The best way is some sort of ring buffer where you are only appending data and then overwriting a full drive. Remember flash can only erase a full block (page) but can then append individual bytes to existing data in that page.
Also can you buffer a page in RAM and then write once or do you have to have individual bytes committed at all times?
Most app sheets for embedded processors will have examples of this.
You really need to provide much more information:
how much capacity do you need?
what costs are acceptable?
what physical form factor do you need?
what lifetime do you want?
If your storage needs aren't particularly huge and you can deal with the cost, There are battery-backed SRAM parts (up to at least 2 Megabytes per part) that are as fast as RAM (that's what they are) and have no limit on number of writes. But they cost a lot more than flash.
You could also get a drive with a SATA interface that's populated with DRAM.
This post referes to using embedded linux. Not sure if this is what you want.
I have a not to differnt system, but for medical use. We use a NOR flash for all parts that have low update frequency and NAND flash for the rest. I would recoment using UBI/UBIFS for the top layer om the MTD disk. UBI/UBIFS takes care of all the underlying problems for you. If you then design your system to have a lot larger physical flash than you need. Example: You need 100MB and then design your HW with 1GB flash. Then the data can be shuffeld around by UBI without any interaction from systems above.
UBIFS documentation
UBI documentation
As Michael Burr pointed out, we need more info. (Please answer his questions.)
I have an additional question: What kind of interface is this? PATA? SATA? USB?
As others have pointed out, any decent Flash Drive will provide some kind of wear leveling. Look for this in the datasheet for the device. Many vendors will boast about their wear-leveling technique.
You mention 100000 cycles. This seems pretty low to me. Most "industrial grade" flash drives can do a lot more than that (millions). Make sure you aren't using a bargain-basement device. A good flash drive will usually include an equation or calculator tool you can use to figure out the expected lifespan of the device.
(I can say from personal experience that some brands of flash drives hold up a lot better than others, particularly the "industrial" ones. Our drives go through some pretty brutal usage scenarios.)
The other thing that can help a lot is capacity. The higher capacity of flash drive, the more room the wear-leveling algorithm has to work with, which means a longer lifespan.

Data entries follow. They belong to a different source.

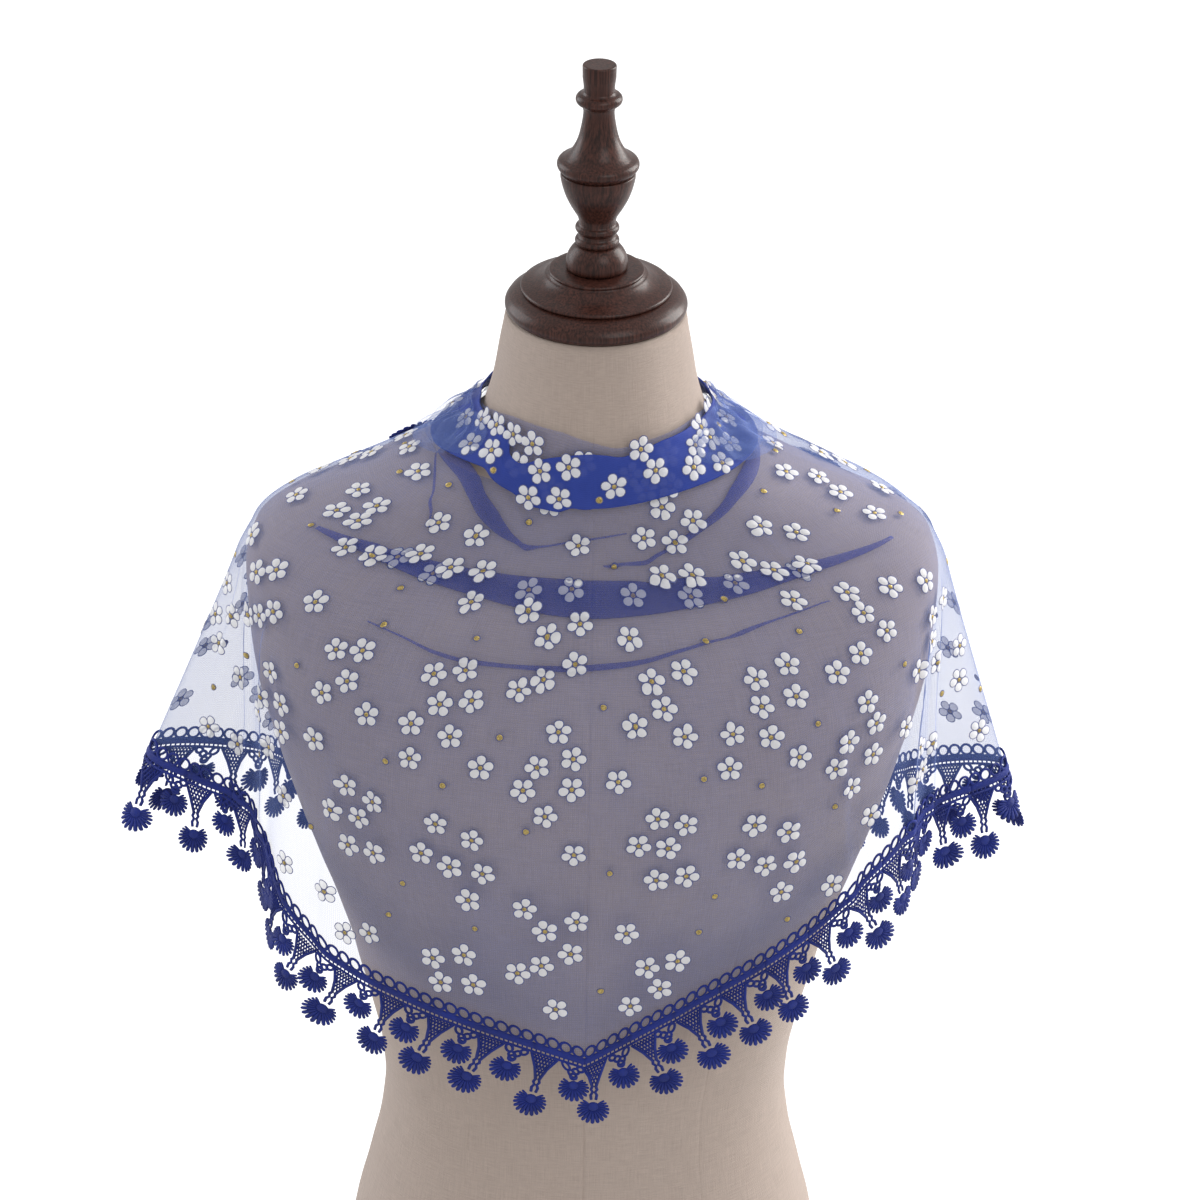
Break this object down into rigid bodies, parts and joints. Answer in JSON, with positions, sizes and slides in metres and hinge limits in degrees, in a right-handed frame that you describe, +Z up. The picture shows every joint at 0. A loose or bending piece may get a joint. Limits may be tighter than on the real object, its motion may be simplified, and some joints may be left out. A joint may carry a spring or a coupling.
{
  "type": "lace shawl on dress form",
  "caption": "Sheer flowered triangle shawl with tasselled lace edging, draped over a limbless dress form with a turned wooden neck cap and finial.",
  "frame": {"origin": "centre of the flat base of the dress form", "axes": "+Z up along the finial, -Y towards the front where the shawl's point hangs, +X towards the right of a front view"},
  "size_m": [0.5194, 0.24, 0.8297],
  "materials": {
    "linen": "plain-woven beige linen cover, matt",
    "walnut": "dark walnut stain under satin varnish",
    "net": "sheer royal-blue net with white flock flowers and gold dots",
    "doubled_net": "royal-blue net in several layers",
    "lace": "royal-blue corded lace with tassel fans, slight thread sheen"
  },
  "bodies": {
    "root": {"dress_form": "linen", "cap_plate": "walnut", "cap_step": "walnut", "finial_vase": "walnut", "finial_bell": "walnut", "net_front_left": "net", "net_front_right": "net", "net_wing_left": "net", "net_wing_right": "net", "neck_stand": "net", "neck_band": "doubled_net", "fold_broad": "doubled_net", "fold_thin": "doubled_net", "fold_neck_left": "doubled_net", "fold_neck_right": "doubled_net", "lace_band_front_left": "lace", "lace_band_front_right": "lace", "lace_band_back_left": "lace", "lace_band_back_right": "lace", "lace_fringe_front_left": "lace", "lace_fringe_front_right": "lace", "lace_fringe_back_left": "lace", "lace_fringe_back_right": "lace"}
  },
  "joints": []
}
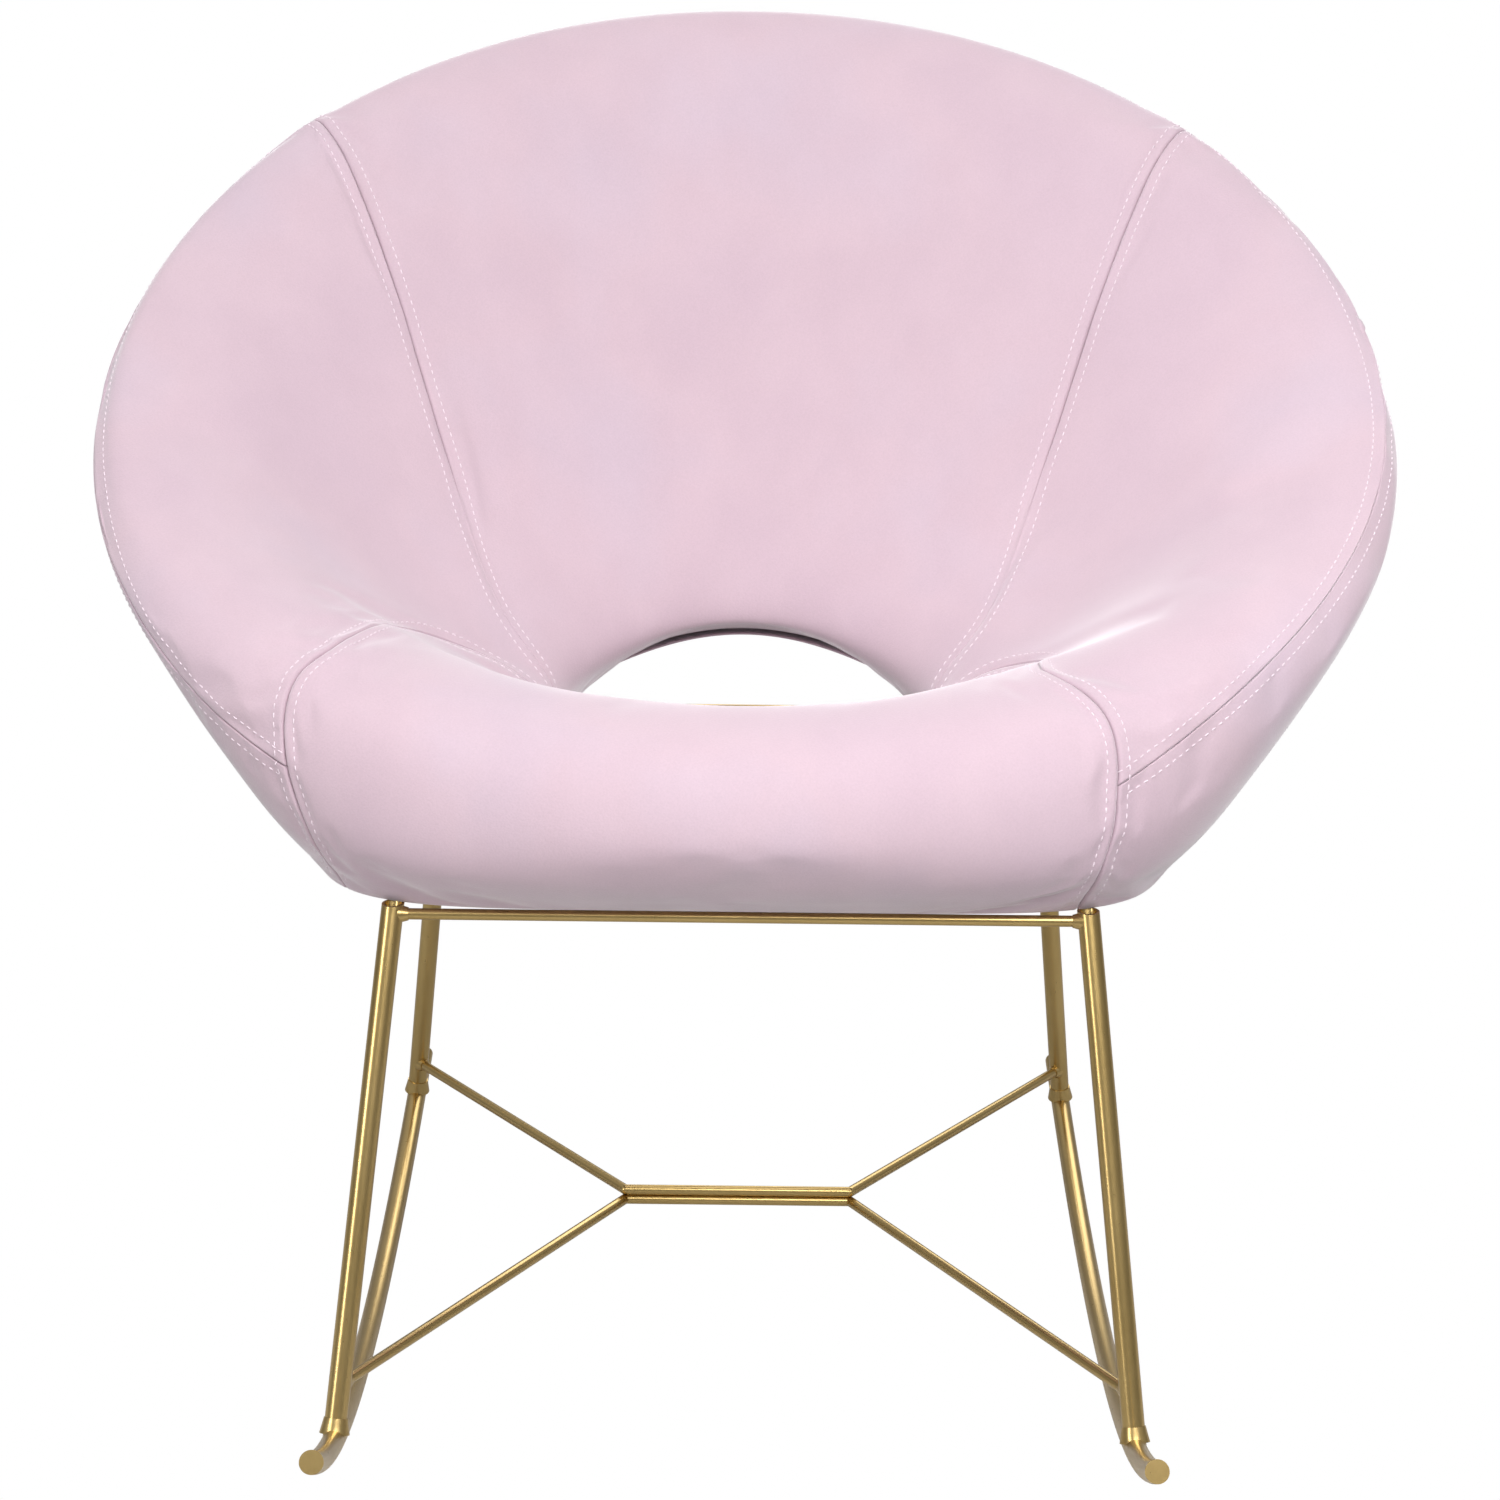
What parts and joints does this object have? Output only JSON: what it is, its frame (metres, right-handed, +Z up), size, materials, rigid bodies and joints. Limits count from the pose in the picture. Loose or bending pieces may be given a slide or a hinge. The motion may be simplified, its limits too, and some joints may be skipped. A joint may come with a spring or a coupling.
{
  "type": "rocking chair",
  "caption": "Rocking chair with an upholstered ring seat, open in the middle, rising to a rounded back, on a welded tube frame with curved rockers.",
  "frame": {"origin": "on the floor, under the middle of the whole chair", "axes": "+Z up, +Y towards the back of the chair, which faces -Y, +X to the right as seen from the front"},
  "size_m": [0.7887, 0.8342, 0.778],
  "materials": {
    "satin_gold": "satin gold",
    "zinc": "zinc plated",
    "plywood": "bare sanded plywood",
    "dust_cloth": "black non-woven cloth",
    "raw_steel": "dark primer",
    "webbing": "woven elastic webbing",
    "foam": "open-cell foam",
    "velvet": "short-pile velvet"
  },
  "bodies": {
    "root": {"left_rocker": "satin_gold", "right_rocker": "satin_gold", "rocker_end_caps": "satin_gold", "front_left_leg": "satin_gold", "front_right_leg": "satin_gold", "rear_left_leg": "satin_gold", "rear_right_leg": "satin_gold", "front_rail": "satin_gold", "rear_rail": "satin_gold", "left_side_rail": "satin_gold", "right_side_rail": "satin_gold", "front_brace": "satin_gold", "rear_brace": "satin_gold", "weld_beads": "satin_gold", "mounting_plates": "satin_gold", "seat_bolts": "zinc", "bolt_washers": "zinc", "tee_nuts": "zinc", "base_board": "plywood", "dust_cover": "dust_cloth", "rim_hoop": "raw_steel", "hole_hoop": "raw_steel", "hoop_struts": "raw_steel", "hole_hoop_posts": "raw_steel", "webbing_straps": "webbing", "front_foam": "foam", "left_foam": "foam", "right_foam": "foam", "back_foam": "foam", "front_cover": "velvet", "left_inside_cover": "velvet", "right_inside_cover": "velvet", "back_inside_cover": "velvet", "left_outer_cover": "velvet", "right_outer_cover": "velvet", "back_outer_cover": "velvet", "rear_arch_cover": "velvet"}
  },
  "joints": []
}
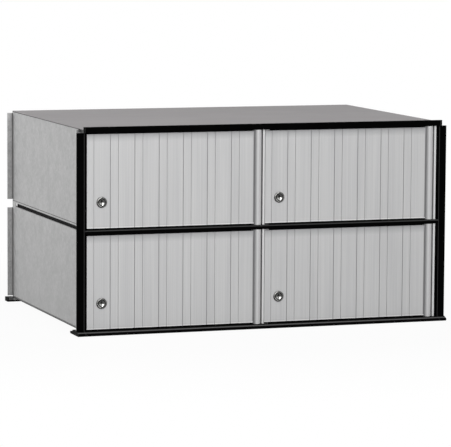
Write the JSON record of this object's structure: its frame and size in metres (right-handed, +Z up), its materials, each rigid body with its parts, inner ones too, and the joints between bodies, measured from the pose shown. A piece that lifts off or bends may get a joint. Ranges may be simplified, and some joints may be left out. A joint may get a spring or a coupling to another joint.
{
  "type": "mailbox unit",
  "caption": "Low rear-loading mailbox unit in two tiers: fluted silver doors with cam locks in a black front frame, plain sheet-metal body.",
  "frame": {"origin": "centre of the bounding box's footprint, on the floor plane that the base rail and the rear rail stand on", "axes": "+X to the right along the width, -Y out of the doors, +Z up"},
  "size_m": [0.61, 0.432, 0.3203],
  "materials": {
    "frame_black": "black powder coat, satin",
    "door_silver": "satin anodised extrusion",
    "sheet_silver": "plain rolled sheet, matt",
    "top_grey": "plain rolled sheet, matt",
    "floor_dark": "plain sheet, dark primer",
    "foot_black": "moulded black plastic",
    "rubber_black": "extruded black rubber",
    "lock_steel": "polished nickel plate",
    "fastener_steel": "zinc plated"
  },
  "bodies": {
    "cabinet": {"left_stile": "frame_black", "right_stile": "frame_black", "top_rail": "frame_black", "middle_rail": "frame_black", "base_rail": "frame_black", "rear_rail": "sheet_silver", "rear_foot_strip": "foot_black", "rear_end_caps": "foot_black", "door_stops": "frame_black", "tier_strips": "rubber_black", "upper_left_side": "sheet_silver", "upper_right_side": "sheet_silver", "lower_left_side": "sheet_silver", "lower_right_side": "sheet_silver", "top_sheet": "top_grey", "middle_shelf": "sheet_silver", "bottom_sheet": "floor_dark", "upper_partition": "sheet_silver", "lower_partition": "sheet_silver", "upper_centre_post": "door_silver", "upper_right_post": "door_silver", "lower_centre_post": "door_silver", "lower_right_post": "door_silver", "upper_left_pin": "fastener_steel", "upper_right_pin": "fastener_steel", "lower_left_pin": "fastener_steel", "lower_right_pin": "fastener_steel", "frame_screws": "fastener_steel", "rail_screws": "fastener_steel", "post_dowels": "fastener_steel", "end_screws": "fastener_steel", "side_rivets": "sheet_silver", "sheet_rivets": "sheet_silver", "shelf_rivets": "sheet_silver", "partition_rivets": "sheet_silver"},
    "upper_left_door_leaf": {"upper_left_door": "door_silver", "upper_left_lock_housing": "lock_steel", "upper_left_lock_nut": "lock_steel"},
    "upper_left_lock_core": {"upper_left_lock_plug": "lock_steel", "upper_left_cam": "lock_steel", "upper_left_cam_screw": "lock_steel"},
    "upper_right_door_leaf": {"upper_right_door": "door_silver", "upper_right_lock_housing": "lock_steel", "upper_right_lock_nut": "lock_steel"},
    "upper_right_lock_core": {"upper_right_lock_plug": "lock_steel", "upper_right_cam": "lock_steel", "upper_right_cam_screw": "lock_steel"},
    "lower_left_door_leaf": {"lower_left_door": "door_silver", "lower_left_lock_housing": "lock_steel", "lower_left_lock_nut": "lock_steel"},
    "lower_left_lock_core": {"lower_left_lock_plug": "lock_steel", "lower_left_cam": "lock_steel", "lower_left_cam_screw": "lock_steel"},
    "lower_right_door_leaf": {"lower_right_door": "door_silver", "lower_right_lock_housing": "lock_steel", "lower_right_lock_nut": "lock_steel"},
    "lower_right_lock_core": {"lower_right_lock_plug": "lock_steel", "lower_right_cam": "lock_steel", "lower_right_cam_screw": "lock_steel"}
  },
  "joints": [
    {"name": "upper_left_door_hinge", "type": "hinge", "parent": "cabinet", "child": "upper_left_door_leaf", "pos_m": [-0.0125, -0.2032, 0.23675], "axis": [0, 0, 1], "range_deg": [0, 95]},
    {"name": "upper_left_lock_turn", "type": "hinge", "parent": "upper_left_door_leaf", "child": "upper_left_lock_core", "pos_m": [-0.2651, -0.205, 0.20445], "axis": [0, 1, 0], "range_deg": [0, 90]},
    {"name": "upper_right_door_hinge", "type": "hinge", "parent": "cabinet", "child": "upper_right_door_leaf", "pos_m": [0.276, -0.2032, 0.23675], "axis": [0, 0, 1], "range_deg": [0, 95]},
    {"name": "upper_right_lock_turn", "type": "hinge", "parent": "upper_right_door_leaf", "child": "upper_right_lock_core", "pos_m": [0.0234, -0.205, 0.20445], "axis": [0, 1, 0], "range_deg": [0, 90]},
    {"name": "lower_left_door_hinge", "type": "hinge", "parent": "cabinet", "child": "lower_left_door_leaf", "pos_m": [-0.0125, -0.2032, 0.08125], "axis": [0, 0, 1], "range_deg": [0, 95]},
    {"name": "lower_left_lock_turn", "type": "hinge", "parent": "lower_left_door_leaf", "child": "lower_left_lock_core", "pos_m": [-0.2651, -0.205, 0.04895], "axis": [0, 1, 0], "range_deg": [0, 90]},
    {"name": "lower_right_door_hinge", "type": "hinge", "parent": "cabinet", "child": "lower_right_door_leaf", "pos_m": [0.276, -0.2032, 0.08125], "axis": [0, 0, 1], "range_deg": [0, 95]},
    {"name": "lower_right_lock_turn", "type": "hinge", "parent": "lower_right_door_leaf", "child": "lower_right_lock_core", "pos_m": [0.0234, -0.205, 0.04895], "axis": [0, 1, 0], "range_deg": [0, 90]}
  ]
}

The other thing you can look at doing is software techniques to minimize the wearing of the flash components. Do you have a pagefile/swapfile? Maybe you don't need it. If you are creating/deleting lots of temporary files, move this to a RAM disk. Remember, it is erasure/reprogramming cycles that usually wears out a flash cell, so reducing those operations will usually help.
Use SD cards that have a built-in wear leveling controller. That way the write cycles get distributed over all the flash blocks and you get a very long life out of your flash.
I was thinking of using FRAM but it's
been done before here and it's slow
and small.
Compare with nvSRAM; that may provide the performance you need.
I have used a Compact Flash card in a embedded system with great success. It has a onboard controller that does all the thinking for you. Not all Compact Flash controllers are equal so get one that is a recent design and was intended to be used as a hard drive replacement as they have better wear levelling algorithms.